I’m not sure that this one will always work, but for now — at an age when they’re eager to help — it works perfectly!
Lower Your Expectations
When I mentioned on Facebook that my two oldest daughters had taken over folding and putting away their own laundry, one of the replies was that I might regret it when I saw the state of the drawers.
But here’s the thing: before I passed the baton to them on that chore, I decided that I would be okay with messier, imperfect drawers. And at this point, they’re actually doing a pretty good job, both because of their personalities (like their mama, they like things in order!) and because we have fewer clothes, so they each only have one drawer of clothes to deal with.
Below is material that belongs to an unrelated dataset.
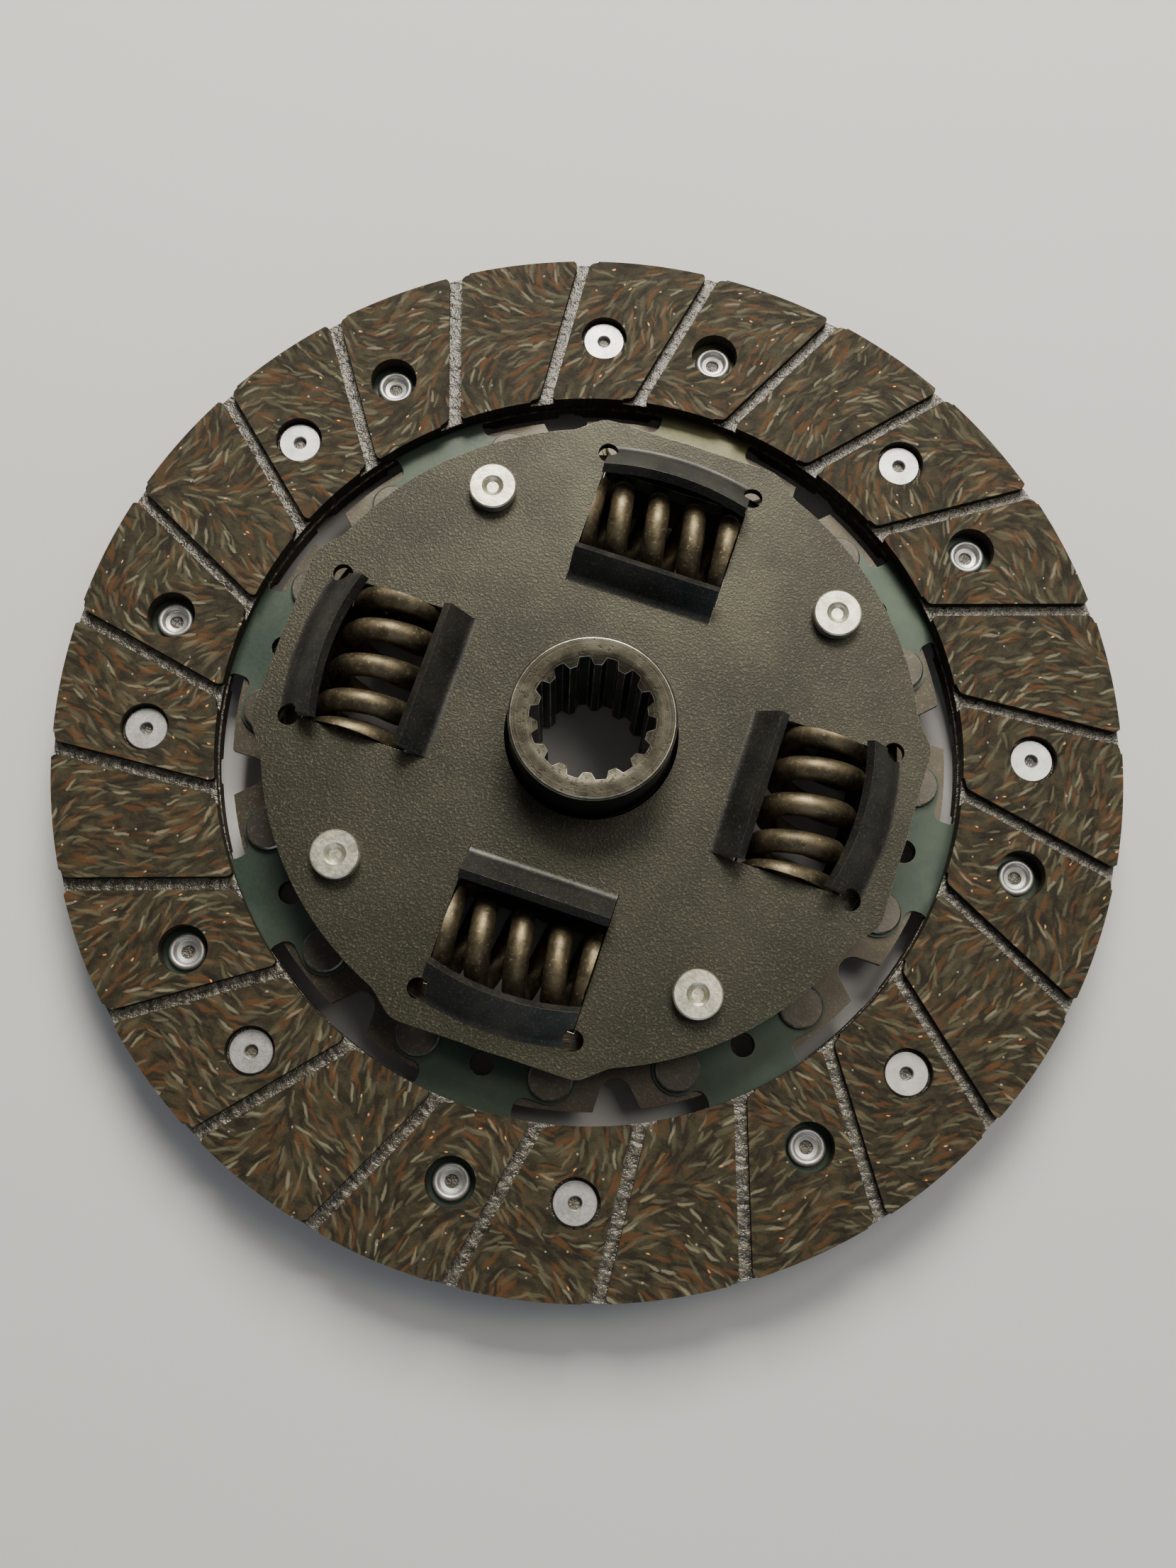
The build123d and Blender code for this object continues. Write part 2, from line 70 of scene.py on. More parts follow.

Expecting perfection from young children will result in frustrations all around. I’m a big believer that children rise to expectations — a byproduct of my Montessori education, I’m sure — but I also think it’s worth lowering my standards in order to give them a chance to learn!
Chores by Age
Here are a list of chores broken down by age, based on what our kids do (with some input from Shaina at Food for My Family based on what her kids do as well). These will no doubt vary by family, but hopefully this gives you a starting point to know what other people do and consider chores for your own family.
2 to 3 year olds:
- put toys away
- put clothes in laundry basket
- throw things in trash
- hang up coat and put away shoes
- put their dishes on counter after meals
4 year olds:
- everything above, plus…
- clean toys from under the couch
- sort toys
- make bed
- set/clear the table
- sort socks
5 to 6 year olds:
- everything above, plus…
- straighten shoes/coats
- fold/put away laundry
- fold napkins
- wipe table
- give pets food/water
- water plants
7 to 8 year olds:
- everything above, plus…
- help load/put away dishes
- wipe down bathroom sink/tub
Of course the oldest isn’t expected to do everything on the list, but she does know how, and we rotate chores based on what’s needed at the time!
How do you handle chores in your home? What chores would you add to my list?